• WORK TO BE COMPLETED:
Give back, unchanged, the line with "on the floor.", the line with "in imported if", and every line between them, and no other line.

>> begin DATA SHOWN

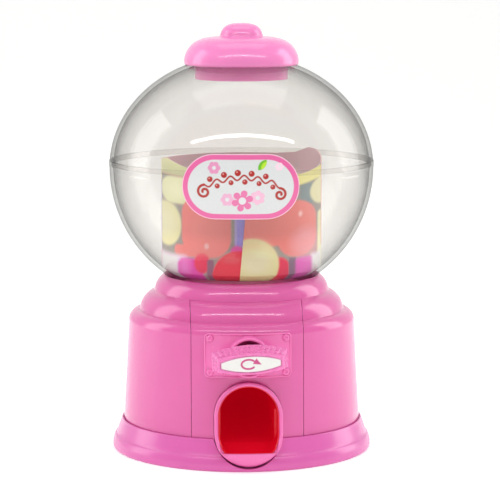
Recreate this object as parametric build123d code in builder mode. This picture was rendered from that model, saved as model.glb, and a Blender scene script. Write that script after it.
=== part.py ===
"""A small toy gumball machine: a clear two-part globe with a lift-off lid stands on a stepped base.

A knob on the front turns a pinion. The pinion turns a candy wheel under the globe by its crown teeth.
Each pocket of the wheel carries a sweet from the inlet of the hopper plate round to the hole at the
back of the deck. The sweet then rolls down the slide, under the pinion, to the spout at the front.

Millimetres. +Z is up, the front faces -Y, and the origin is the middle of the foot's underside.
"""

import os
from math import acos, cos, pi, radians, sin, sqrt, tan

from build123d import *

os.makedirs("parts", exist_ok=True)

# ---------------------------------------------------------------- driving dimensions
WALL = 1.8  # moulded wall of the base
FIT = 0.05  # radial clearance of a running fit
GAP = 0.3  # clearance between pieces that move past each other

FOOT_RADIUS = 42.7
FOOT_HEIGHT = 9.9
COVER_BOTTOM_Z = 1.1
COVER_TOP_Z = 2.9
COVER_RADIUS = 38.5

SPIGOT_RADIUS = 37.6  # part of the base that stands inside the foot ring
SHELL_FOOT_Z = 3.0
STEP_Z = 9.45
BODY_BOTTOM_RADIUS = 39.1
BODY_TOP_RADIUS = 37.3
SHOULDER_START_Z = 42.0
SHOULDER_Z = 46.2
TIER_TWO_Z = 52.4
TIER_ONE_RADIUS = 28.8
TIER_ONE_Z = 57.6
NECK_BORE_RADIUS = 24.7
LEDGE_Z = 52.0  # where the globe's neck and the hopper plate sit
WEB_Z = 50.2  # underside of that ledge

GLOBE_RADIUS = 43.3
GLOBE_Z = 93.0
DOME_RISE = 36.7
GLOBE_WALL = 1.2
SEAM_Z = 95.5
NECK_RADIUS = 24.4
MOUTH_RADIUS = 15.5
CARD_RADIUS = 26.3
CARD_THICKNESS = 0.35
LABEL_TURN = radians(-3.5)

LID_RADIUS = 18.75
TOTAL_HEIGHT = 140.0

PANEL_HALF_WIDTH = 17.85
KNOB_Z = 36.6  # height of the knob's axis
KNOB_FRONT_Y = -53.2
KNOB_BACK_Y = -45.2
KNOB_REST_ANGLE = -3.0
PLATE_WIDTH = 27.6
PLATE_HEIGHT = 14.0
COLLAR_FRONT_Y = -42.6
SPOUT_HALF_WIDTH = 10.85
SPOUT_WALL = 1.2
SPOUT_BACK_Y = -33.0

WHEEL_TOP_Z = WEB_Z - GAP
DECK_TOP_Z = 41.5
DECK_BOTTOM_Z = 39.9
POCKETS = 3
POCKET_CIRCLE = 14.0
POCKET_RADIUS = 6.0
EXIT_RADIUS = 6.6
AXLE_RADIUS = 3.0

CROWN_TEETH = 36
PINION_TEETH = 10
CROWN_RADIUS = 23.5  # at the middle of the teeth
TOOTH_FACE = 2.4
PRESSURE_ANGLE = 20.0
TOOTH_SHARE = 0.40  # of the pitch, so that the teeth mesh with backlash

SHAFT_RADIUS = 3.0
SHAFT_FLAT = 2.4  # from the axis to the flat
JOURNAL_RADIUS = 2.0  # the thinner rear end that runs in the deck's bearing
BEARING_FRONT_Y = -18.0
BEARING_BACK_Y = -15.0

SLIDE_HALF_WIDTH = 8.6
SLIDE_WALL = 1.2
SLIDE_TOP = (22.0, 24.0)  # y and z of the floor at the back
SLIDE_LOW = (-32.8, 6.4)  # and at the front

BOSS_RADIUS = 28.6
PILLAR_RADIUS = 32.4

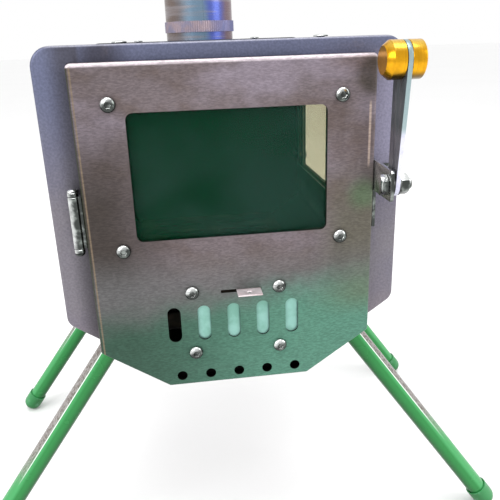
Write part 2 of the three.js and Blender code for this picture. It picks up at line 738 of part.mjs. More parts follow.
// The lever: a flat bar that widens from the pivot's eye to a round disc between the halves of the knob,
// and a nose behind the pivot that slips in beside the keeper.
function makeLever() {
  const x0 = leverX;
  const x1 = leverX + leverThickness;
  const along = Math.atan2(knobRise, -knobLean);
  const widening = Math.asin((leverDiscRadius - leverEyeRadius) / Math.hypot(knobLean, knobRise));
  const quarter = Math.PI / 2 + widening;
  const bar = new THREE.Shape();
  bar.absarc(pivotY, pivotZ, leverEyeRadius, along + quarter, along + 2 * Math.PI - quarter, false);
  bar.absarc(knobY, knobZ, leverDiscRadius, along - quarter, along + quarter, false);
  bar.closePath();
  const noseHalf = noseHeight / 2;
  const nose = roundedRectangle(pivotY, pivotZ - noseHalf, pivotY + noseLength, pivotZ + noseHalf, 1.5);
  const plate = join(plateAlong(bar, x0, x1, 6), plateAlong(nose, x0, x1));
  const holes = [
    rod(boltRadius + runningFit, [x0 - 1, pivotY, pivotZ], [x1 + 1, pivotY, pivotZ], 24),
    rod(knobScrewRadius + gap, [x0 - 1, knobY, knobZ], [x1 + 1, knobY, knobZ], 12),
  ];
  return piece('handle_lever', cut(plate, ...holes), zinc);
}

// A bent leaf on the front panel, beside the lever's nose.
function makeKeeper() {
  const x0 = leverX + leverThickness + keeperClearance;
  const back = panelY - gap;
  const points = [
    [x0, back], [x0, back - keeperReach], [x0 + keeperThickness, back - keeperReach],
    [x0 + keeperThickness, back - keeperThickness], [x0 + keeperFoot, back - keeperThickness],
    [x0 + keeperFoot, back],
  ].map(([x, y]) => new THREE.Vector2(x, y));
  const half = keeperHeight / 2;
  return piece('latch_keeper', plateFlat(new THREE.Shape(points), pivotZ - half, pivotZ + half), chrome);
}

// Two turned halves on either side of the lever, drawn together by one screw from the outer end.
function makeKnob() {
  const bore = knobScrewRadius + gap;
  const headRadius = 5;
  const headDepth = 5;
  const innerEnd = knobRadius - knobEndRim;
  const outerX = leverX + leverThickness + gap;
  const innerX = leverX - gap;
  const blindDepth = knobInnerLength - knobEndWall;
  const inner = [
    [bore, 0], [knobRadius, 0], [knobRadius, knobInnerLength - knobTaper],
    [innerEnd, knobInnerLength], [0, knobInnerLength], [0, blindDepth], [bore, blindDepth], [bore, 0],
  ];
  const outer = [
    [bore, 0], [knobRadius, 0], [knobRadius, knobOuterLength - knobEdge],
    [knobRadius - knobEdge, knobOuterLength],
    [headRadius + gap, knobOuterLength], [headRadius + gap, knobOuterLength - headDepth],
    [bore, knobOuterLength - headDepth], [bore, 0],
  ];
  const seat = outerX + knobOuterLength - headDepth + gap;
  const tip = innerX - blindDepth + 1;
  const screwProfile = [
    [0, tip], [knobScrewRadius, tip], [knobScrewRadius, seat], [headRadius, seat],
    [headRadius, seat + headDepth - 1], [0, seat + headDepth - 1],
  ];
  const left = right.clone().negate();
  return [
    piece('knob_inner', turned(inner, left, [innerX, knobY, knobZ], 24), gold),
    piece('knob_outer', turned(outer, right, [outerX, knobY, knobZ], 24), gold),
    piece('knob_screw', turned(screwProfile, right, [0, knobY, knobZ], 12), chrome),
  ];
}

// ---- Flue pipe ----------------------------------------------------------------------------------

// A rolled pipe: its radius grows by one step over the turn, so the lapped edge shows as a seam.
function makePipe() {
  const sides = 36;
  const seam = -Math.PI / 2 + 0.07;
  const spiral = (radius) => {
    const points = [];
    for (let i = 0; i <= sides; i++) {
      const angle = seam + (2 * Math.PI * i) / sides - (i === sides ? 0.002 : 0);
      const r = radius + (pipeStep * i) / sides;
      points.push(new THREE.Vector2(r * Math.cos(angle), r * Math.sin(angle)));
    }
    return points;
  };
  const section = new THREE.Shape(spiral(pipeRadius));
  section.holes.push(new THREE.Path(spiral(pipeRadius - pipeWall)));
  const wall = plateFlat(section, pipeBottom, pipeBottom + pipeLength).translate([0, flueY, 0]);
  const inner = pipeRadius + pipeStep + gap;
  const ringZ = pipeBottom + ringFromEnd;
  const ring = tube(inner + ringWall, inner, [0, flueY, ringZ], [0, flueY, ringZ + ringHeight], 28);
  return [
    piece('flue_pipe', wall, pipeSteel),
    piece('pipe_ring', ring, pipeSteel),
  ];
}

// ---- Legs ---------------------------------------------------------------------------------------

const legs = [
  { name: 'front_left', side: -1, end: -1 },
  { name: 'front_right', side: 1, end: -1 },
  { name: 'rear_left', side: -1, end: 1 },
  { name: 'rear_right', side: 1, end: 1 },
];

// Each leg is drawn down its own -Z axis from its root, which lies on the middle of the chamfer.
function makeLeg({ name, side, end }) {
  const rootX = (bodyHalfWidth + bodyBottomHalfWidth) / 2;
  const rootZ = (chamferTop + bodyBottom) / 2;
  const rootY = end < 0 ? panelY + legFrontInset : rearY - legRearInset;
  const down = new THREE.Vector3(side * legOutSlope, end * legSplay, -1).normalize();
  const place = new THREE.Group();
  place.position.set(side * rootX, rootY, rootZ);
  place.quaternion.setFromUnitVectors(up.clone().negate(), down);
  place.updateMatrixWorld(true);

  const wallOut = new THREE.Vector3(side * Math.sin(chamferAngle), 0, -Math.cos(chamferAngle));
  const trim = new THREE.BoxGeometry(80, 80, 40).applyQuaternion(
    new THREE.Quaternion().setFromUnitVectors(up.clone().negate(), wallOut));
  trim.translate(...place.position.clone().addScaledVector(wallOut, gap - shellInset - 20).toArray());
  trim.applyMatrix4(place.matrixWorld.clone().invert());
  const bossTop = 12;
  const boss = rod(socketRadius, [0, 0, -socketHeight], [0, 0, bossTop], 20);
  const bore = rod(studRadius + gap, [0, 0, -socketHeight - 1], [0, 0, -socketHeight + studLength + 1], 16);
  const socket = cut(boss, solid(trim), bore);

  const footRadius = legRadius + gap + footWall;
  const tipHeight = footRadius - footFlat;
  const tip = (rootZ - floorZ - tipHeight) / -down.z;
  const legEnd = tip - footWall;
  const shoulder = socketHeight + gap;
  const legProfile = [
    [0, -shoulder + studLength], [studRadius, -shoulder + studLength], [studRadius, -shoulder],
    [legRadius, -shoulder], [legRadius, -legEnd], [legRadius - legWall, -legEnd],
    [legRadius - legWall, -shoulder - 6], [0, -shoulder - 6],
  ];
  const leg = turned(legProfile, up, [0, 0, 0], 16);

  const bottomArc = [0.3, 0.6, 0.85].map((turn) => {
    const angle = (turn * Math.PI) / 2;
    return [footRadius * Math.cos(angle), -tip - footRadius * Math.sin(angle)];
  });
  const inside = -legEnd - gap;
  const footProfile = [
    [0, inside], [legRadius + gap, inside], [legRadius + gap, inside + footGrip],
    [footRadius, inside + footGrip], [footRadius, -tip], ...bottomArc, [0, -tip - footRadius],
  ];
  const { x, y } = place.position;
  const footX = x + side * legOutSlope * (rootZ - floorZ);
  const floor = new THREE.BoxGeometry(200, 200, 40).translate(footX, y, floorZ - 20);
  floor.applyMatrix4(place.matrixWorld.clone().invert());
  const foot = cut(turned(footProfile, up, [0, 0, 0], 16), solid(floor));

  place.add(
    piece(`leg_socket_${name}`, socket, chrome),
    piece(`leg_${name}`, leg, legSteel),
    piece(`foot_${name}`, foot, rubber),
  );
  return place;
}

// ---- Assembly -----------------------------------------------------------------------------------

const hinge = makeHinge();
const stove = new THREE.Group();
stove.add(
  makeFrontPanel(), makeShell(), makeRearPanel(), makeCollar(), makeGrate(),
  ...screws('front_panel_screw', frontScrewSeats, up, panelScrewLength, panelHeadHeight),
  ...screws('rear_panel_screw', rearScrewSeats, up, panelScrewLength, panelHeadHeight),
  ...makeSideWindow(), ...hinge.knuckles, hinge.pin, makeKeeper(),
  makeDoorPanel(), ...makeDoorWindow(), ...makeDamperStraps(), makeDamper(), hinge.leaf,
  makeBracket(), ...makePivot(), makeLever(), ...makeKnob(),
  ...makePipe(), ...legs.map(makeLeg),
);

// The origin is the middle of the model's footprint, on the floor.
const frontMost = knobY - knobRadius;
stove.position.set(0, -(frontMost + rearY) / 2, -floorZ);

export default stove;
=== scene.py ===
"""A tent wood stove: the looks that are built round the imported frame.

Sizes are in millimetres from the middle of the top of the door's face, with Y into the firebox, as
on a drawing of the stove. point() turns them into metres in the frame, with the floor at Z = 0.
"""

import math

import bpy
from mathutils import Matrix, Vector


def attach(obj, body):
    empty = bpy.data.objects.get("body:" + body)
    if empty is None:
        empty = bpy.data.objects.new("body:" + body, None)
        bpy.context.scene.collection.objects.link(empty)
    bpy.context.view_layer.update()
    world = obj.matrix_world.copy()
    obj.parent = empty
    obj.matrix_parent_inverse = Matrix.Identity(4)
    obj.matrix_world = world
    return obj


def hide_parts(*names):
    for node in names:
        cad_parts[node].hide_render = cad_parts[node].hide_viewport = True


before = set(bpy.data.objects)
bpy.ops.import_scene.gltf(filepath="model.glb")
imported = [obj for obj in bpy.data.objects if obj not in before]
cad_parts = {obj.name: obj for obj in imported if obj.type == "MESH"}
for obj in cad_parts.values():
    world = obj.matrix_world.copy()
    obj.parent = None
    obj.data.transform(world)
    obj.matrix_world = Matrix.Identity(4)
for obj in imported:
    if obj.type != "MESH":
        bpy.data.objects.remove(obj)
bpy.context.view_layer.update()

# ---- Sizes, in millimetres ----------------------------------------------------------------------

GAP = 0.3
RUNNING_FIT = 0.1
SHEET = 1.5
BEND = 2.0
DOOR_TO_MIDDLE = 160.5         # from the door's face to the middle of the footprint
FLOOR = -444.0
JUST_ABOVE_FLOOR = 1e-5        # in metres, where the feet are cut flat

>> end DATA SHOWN

• ANSWER FOR THIS EXERCISE:
// The origin is the middle of the model's footprint, on the floor.
const frontMost = knobY - knobRadius;
stove.position.set(0, -(frontMost + rearY) / 2, -floorZ);

export default stove;
=== scene.py ===
"""A tent wood stove: the looks that are built round the imported frame.

Sizes are in millimetres from the middle of the top of the door's face, with Y into the firebox, as
on a drawing of the stove. point() turns them into metres in the frame, with the floor at Z = 0.
"""

import math

import bpy
from mathutils import Matrix, Vector


def attach(obj, body):
    empty = bpy.data.objects.get("body:" + body)
    if empty is None:
        empty = bpy.data.objects.new("body:" + body, None)
        bpy.context.scene.collection.objects.link(empty)
    bpy.context.view_layer.update()
    world = obj.matrix_world.copy()
    obj.parent = empty
    obj.matrix_parent_inverse = Matrix.Identity(4)
    obj.matrix_world = world
    return obj


def hide_parts(*names):
    for node in names:
        cad_parts[node].hide_render = cad_parts[node].hide_viewport = True


before = set(bpy.data.objects)
bpy.ops.import_scene.gltf(filepath="model.glb")
imported = [obj for obj in bpy.data.objects if obj not in before]
cad_parts = {obj.name: obj for obj in imported if obj.type == "MESH"}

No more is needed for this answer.